La liberté contractuelle ne permet pas de déroger aux règles qui intéressent l'ordre public '.
Par ailleurs, la lettre de mission est un contrat conclu entre deux professionnels auxquels les règles protectrices du droit de la consommation ne sont pas applicables.
De plus, la clause litigieuse, pour rigoureuse qu'elle soit, ne souffre d'aucune ambiguïté.
Enfin, l'administration fiscale a adressé une proposition de rectification à la société Sobyz le 9 mai 2017, soit avant l'écoulement du délai de deux ans invoqué par les sociétés MMA.
Il y a donc lieu de retenir que le délai de prescription a commencé à courir à compter de l'événement préjudiciable, soit en l'espèce le 19 janvier 2016.
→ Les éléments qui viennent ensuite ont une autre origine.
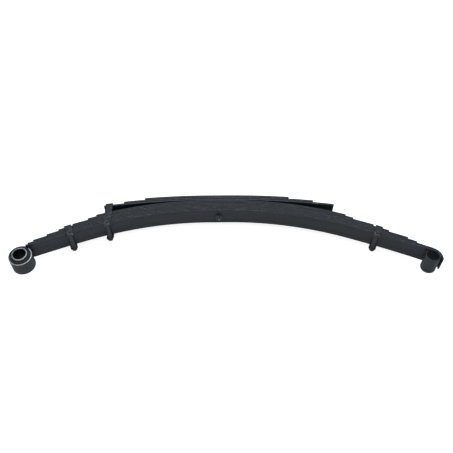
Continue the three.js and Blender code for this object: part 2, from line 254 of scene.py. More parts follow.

Dans ces conditions, la cour infirmera l'ordonnance entreprise et dira que la société Sobyz est également prescrite en son action à l'encontre des sociétés MMA.
Sur les dispositions accessoires
Le sens du présent arrêt commande d'infirmer les dispositions du jugement relatives aux frais irrépétibles et aux dépens.
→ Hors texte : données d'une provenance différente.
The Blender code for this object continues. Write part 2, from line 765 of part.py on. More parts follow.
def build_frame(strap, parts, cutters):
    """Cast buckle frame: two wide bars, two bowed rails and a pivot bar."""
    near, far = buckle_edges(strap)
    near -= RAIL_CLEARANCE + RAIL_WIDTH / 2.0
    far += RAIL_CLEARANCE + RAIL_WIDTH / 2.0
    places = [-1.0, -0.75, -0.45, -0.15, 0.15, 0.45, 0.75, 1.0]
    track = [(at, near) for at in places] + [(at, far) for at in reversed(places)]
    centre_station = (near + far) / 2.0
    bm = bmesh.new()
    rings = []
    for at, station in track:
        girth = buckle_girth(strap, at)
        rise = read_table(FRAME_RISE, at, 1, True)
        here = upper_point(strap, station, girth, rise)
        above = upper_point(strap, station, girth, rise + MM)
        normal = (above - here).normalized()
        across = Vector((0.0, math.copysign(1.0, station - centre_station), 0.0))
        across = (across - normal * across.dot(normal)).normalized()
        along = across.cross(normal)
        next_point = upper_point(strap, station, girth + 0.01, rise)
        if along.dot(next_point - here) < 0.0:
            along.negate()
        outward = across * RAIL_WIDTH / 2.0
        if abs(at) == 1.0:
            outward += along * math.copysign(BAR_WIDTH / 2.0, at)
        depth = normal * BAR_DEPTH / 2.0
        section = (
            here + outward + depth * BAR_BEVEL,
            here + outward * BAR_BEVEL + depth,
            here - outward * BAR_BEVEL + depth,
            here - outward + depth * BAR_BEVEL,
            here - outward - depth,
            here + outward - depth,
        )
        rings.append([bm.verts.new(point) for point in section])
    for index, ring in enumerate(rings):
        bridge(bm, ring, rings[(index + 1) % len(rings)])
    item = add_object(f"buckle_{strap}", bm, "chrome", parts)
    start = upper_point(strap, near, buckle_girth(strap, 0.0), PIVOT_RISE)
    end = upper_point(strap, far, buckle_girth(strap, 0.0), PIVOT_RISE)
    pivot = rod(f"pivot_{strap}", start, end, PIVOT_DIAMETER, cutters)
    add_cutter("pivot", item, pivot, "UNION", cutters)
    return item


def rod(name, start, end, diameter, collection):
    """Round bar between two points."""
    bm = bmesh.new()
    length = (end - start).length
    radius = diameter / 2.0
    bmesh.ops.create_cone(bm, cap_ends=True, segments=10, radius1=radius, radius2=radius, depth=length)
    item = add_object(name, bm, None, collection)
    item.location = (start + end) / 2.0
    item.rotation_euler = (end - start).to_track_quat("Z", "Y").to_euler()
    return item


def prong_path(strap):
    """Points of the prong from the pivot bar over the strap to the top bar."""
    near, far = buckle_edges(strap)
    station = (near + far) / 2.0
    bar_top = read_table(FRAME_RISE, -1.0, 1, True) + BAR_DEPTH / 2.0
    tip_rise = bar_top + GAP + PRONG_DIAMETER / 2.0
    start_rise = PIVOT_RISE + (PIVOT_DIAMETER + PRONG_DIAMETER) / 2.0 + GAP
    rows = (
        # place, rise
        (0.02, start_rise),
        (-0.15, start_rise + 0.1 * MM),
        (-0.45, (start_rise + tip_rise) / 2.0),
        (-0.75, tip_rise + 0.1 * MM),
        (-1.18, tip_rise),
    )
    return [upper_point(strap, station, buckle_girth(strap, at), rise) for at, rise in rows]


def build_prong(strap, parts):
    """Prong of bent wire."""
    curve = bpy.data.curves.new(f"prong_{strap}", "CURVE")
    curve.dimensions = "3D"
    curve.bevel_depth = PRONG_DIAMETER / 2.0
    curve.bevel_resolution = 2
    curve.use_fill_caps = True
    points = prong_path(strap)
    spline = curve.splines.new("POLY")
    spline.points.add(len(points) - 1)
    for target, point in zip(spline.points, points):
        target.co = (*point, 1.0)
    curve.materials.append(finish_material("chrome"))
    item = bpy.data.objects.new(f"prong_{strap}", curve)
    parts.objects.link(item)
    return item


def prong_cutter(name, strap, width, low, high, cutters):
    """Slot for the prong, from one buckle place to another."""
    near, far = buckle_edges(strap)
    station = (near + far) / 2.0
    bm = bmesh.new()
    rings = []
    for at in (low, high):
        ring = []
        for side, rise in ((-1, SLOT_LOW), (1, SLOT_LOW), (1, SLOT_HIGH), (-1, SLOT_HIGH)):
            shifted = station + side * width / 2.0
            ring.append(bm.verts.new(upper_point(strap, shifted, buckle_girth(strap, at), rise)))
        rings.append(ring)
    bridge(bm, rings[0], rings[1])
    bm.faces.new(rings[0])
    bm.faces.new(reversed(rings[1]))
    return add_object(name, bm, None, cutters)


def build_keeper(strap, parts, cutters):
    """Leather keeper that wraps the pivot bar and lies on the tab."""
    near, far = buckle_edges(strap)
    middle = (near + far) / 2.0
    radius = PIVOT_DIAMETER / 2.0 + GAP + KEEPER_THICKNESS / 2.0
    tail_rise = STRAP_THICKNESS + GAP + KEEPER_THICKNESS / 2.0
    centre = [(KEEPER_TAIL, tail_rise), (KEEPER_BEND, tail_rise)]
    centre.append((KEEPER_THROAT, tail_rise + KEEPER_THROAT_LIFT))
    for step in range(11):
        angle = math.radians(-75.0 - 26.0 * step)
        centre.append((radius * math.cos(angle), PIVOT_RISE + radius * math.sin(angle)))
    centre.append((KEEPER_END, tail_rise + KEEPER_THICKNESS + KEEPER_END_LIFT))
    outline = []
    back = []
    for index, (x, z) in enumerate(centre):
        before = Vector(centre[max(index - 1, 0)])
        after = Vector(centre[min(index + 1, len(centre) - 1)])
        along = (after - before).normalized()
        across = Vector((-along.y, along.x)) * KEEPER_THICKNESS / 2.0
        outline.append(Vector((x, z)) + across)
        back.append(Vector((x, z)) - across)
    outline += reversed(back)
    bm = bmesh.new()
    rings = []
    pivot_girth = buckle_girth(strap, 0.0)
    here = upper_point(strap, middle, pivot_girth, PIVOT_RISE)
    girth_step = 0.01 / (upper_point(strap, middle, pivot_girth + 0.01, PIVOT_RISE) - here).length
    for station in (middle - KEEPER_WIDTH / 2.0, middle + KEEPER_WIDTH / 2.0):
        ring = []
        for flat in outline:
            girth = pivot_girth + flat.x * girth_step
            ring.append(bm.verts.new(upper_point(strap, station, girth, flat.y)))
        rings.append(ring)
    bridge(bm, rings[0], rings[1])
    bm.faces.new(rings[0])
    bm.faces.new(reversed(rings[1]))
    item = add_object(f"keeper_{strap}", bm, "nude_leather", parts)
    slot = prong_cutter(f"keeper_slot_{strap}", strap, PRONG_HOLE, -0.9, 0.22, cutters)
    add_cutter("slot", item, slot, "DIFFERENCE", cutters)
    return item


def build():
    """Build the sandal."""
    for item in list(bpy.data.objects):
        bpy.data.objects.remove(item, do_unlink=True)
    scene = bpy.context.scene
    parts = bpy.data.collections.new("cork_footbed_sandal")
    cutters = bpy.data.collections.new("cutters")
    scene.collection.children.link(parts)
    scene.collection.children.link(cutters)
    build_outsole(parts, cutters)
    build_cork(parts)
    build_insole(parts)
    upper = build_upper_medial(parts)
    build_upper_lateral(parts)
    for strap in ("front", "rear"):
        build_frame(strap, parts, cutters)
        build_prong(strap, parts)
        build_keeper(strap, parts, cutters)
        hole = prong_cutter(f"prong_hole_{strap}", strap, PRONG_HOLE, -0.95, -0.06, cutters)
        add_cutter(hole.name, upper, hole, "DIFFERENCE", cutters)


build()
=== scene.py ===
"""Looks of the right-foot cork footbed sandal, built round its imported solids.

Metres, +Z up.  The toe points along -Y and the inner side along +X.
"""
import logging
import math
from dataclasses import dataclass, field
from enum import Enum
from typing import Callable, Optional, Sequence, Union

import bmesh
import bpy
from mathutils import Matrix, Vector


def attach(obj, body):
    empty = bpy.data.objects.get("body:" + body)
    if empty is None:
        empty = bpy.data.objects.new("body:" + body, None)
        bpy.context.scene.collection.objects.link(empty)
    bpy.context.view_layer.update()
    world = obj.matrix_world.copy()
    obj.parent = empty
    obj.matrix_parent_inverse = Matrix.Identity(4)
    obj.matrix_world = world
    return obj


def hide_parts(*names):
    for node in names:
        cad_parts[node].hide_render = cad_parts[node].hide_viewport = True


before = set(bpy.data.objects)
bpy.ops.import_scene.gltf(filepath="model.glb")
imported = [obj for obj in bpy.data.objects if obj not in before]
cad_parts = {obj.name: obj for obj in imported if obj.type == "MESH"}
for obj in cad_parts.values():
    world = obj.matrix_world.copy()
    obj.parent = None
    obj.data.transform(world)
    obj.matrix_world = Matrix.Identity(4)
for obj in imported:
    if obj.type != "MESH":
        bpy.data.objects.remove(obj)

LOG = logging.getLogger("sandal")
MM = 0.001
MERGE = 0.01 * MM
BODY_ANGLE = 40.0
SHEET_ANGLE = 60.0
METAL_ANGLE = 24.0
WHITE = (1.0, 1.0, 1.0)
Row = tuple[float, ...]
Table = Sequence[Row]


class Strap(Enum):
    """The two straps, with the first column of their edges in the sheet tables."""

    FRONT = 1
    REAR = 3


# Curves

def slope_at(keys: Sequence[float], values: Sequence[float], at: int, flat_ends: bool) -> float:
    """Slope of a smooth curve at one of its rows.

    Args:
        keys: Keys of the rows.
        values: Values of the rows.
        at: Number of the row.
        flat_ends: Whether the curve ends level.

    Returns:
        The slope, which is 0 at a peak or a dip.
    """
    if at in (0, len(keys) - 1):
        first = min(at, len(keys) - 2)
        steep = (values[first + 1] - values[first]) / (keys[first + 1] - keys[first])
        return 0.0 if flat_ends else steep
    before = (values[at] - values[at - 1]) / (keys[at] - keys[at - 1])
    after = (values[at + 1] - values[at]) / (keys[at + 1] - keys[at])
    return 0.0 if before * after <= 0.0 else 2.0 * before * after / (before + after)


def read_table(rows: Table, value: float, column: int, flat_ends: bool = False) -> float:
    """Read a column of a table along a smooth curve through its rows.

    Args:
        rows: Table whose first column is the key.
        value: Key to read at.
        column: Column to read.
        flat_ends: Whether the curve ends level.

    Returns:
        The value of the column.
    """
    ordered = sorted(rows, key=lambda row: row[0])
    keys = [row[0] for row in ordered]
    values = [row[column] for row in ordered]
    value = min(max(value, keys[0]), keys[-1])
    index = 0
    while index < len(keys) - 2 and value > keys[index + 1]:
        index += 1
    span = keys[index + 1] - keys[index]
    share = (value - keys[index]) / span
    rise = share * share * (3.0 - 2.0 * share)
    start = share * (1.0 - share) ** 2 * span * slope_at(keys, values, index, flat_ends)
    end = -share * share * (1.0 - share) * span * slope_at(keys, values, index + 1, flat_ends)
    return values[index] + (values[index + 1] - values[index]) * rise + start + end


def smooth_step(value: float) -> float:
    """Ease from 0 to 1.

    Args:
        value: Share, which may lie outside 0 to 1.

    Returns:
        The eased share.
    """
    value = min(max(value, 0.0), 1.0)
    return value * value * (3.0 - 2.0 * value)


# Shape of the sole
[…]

La société Sobyz, qui succombe, sera condamnée aux dépens de l'incident de première instance et de la procédure d'appel de cet incident qui pourront être recouvrés directement en application des dispositions de l'article 699 du code de procédure civile.
Il n' y a pas lieu de faire application des dispositions de l'article 700 du code de procédure civile
PAR CES MOTIFS
La Cour, statuant par arrêt contradictoire, dans les limites de l'appel,
INFIRME l'ordonnance entreprise,
DIT que la société Sobyz est prescrite en son action à l'encontre des sociétés MMA Iard et MMA Assurances Mutuelles,
CONDAMNE la société Sobyz aux dépens de l'incident de première instance et d'appel,
DIT n'y avoir lieu à faire application des dispositions de l'article 700 du code de procédure civile.
- prononcé par mise à disposition de l'arrêt au greffe de la cour, les parties en ayant été préalablement avisées dans les conditions prévues au deuxième alinéa de l'article 450 du code de procédure civile,
- signé par Madame Sixtine DU CREST, conseiller pour la présidente empêchée et par Madame Natacha BOURGUEIL, greffier, auquel la minute de la décision a été remise par le magistrat signataire.